You can also use concept maps to track outcomes — for example, if you’re running a marketing campaign, you could track how many leads were generated as a result.
5. Enhancing creativity and collaboration
Concept maps are a creative outlet for those who have ideas to share. They can also be a great way to inspire collaboration among team members. When everyone can see the same visual representation of the ideas, it’s easier for them to understand and build on each other’s thoughts.
For example, you could create a concept map for a new product idea. By including everyone on the team, you can get feedback and come up with a better idea. Team members can take ownership of different parts of the project, which can help to improve motivation and productivity.
Concept maps are one of the simplest and most effective ways to elevate your business understanding. By using concept maps to clarify and share ideas, plan and organize projects, track progress and results, and enhance creativity and collaboration, you can make your business run smoother and be more effective overall.

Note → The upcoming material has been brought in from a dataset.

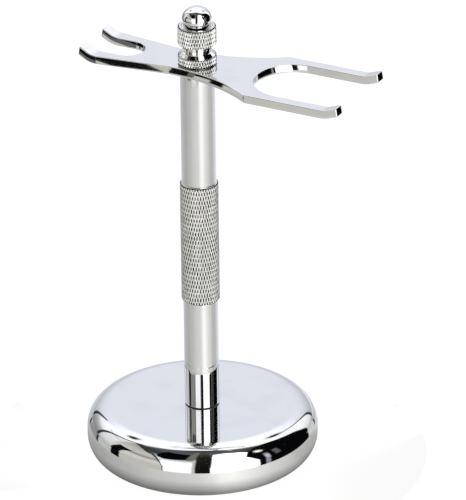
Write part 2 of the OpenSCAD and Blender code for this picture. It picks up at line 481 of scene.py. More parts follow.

Concept maps: pitfalls to avoid
As previously mentioned, concept maps are different to mind maps in that they are more structured and hierarchical. The main pitfall to avoid is that of creating a map which is too complex or detailed. This will not be helpful in understanding the business and may even confuse matters further.
When creating a concept map, it is important to keep the following in mind:
- The aim of the map is to help with understanding, so keep it simple
- Use clear and concise language
- Use visual aids to help make the map easier to follow
- Stick to one topic per map
- Use connecting lines to show relationships between concepts
Concept maps can be a very useful tool for business understanding. By keeping the above points in mind, you can create maps which are both informative and easy to follow.
Final thoughts on concept mapping
If you’ve been feeling disorganized lately, or your business projects are falling into disarray, it may be time to start using concept maps. Remember that a good concept map is not a one-time activity — it’s a living, breathing document that you’ll want to revisit often. The more you use it, the better you’ll understand your own business and how to make it thrive.